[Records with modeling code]
○ ○ ○ ○ ○

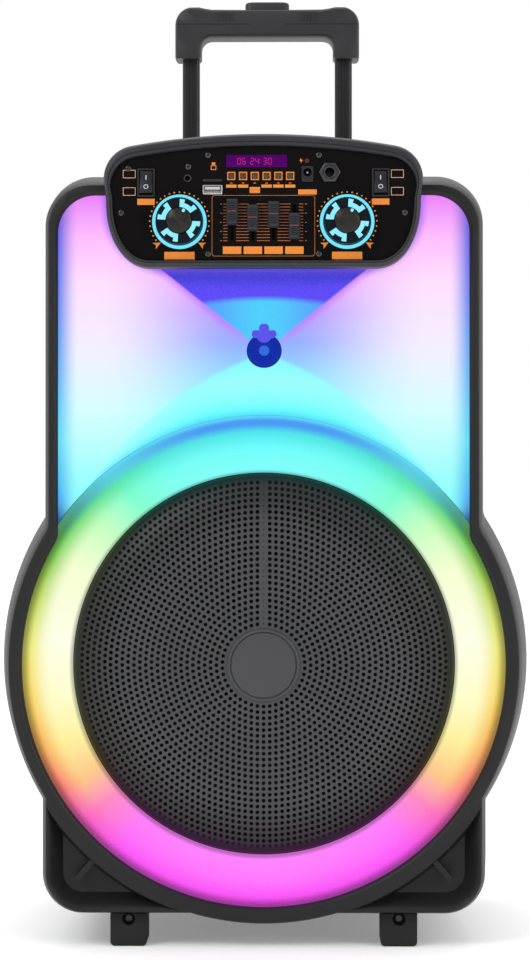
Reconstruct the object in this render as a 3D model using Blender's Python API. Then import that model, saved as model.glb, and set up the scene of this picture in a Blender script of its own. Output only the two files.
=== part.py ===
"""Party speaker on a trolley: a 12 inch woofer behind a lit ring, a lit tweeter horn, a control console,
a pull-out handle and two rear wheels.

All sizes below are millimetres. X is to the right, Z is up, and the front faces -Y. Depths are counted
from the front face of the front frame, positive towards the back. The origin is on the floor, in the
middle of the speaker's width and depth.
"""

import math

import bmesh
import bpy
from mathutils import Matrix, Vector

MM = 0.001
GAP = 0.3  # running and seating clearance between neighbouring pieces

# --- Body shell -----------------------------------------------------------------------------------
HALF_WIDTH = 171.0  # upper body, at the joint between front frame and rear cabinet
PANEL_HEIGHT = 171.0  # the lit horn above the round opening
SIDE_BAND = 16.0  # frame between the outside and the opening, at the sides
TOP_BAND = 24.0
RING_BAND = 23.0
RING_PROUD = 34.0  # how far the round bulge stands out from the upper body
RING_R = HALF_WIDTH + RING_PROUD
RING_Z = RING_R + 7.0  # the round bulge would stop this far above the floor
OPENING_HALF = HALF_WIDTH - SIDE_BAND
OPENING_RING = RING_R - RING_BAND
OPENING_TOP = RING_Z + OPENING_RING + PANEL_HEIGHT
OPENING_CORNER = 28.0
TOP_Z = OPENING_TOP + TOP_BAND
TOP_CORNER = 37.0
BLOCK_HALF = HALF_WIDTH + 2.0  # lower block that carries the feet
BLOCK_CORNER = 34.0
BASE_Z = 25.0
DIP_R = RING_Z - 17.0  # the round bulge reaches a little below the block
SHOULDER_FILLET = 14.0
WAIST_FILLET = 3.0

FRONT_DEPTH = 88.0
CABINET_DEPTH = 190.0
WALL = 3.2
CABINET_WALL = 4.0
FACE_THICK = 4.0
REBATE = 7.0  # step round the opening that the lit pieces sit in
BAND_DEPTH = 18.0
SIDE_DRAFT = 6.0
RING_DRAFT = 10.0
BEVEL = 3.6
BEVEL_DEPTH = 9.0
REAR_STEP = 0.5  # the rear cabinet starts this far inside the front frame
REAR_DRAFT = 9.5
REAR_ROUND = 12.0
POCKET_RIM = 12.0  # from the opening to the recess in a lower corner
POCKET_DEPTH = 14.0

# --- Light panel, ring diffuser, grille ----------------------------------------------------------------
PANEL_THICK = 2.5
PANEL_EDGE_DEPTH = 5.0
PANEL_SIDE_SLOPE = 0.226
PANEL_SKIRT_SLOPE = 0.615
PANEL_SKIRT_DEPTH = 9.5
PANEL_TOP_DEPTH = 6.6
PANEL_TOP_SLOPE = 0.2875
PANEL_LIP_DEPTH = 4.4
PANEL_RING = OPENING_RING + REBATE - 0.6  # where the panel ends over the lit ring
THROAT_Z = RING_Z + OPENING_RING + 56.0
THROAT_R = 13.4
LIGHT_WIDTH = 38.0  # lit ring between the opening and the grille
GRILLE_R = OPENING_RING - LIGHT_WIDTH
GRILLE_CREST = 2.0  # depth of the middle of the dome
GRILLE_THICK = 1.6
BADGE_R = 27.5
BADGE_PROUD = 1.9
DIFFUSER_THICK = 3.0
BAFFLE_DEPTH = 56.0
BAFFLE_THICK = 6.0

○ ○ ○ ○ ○

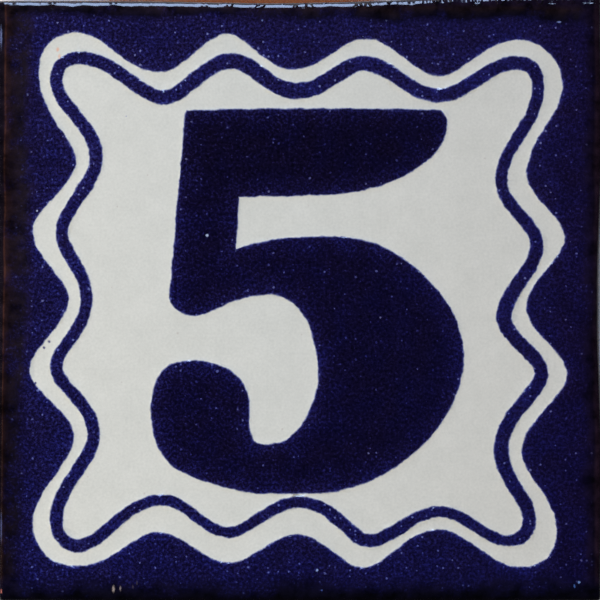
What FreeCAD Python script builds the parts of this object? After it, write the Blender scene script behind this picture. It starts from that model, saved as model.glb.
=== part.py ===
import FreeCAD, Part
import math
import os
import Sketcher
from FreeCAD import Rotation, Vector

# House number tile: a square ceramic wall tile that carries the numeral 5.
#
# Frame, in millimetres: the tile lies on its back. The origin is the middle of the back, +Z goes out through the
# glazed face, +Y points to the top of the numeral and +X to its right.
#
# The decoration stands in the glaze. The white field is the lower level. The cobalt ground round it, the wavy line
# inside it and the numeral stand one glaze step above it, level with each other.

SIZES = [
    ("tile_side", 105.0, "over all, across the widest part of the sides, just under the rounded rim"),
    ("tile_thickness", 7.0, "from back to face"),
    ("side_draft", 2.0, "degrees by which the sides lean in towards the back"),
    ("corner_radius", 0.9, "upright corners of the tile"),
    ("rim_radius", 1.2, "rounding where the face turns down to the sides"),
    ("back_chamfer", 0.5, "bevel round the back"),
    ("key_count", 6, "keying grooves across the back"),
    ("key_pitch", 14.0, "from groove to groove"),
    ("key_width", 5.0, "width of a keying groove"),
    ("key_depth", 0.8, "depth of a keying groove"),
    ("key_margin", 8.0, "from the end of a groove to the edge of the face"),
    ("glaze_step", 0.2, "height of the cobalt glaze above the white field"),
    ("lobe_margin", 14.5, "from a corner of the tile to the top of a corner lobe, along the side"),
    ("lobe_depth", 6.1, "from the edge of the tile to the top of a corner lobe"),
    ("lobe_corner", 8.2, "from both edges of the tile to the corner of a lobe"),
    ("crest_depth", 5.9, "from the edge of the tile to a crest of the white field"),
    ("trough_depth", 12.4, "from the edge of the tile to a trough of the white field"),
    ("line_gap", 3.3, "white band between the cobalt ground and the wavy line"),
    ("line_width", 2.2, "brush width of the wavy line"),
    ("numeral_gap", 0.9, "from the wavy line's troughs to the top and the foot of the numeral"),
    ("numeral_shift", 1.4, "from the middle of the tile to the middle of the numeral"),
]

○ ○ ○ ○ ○

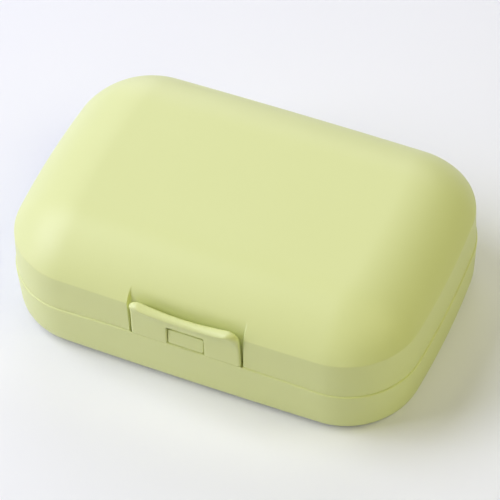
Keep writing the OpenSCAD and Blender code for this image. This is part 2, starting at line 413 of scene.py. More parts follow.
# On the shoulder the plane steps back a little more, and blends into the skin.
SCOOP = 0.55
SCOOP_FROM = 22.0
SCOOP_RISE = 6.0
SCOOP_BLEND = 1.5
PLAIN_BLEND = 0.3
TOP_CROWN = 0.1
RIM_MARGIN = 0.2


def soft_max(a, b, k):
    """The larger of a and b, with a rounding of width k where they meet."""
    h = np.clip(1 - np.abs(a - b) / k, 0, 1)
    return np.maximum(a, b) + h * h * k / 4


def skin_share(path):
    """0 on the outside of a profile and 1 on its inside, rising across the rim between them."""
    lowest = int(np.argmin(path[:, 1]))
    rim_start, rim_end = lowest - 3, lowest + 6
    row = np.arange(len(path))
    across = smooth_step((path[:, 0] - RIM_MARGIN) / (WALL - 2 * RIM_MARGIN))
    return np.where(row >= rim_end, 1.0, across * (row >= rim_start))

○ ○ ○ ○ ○

» What you should do: Begin with the line that has "What FreeCAD Python" in the listing above and end after the line that has "from FreeCAD import Rotation, Vector"; output those lines exactly.

» Result:
What FreeCAD Python script builds the parts of this object? After it, write the Blender scene script behind this picture. It starts from that model, saved as model.glb.
=== part.py ===
import FreeCAD, Part
import math
import os
import Sketcher
from FreeCAD import Rotation, Vector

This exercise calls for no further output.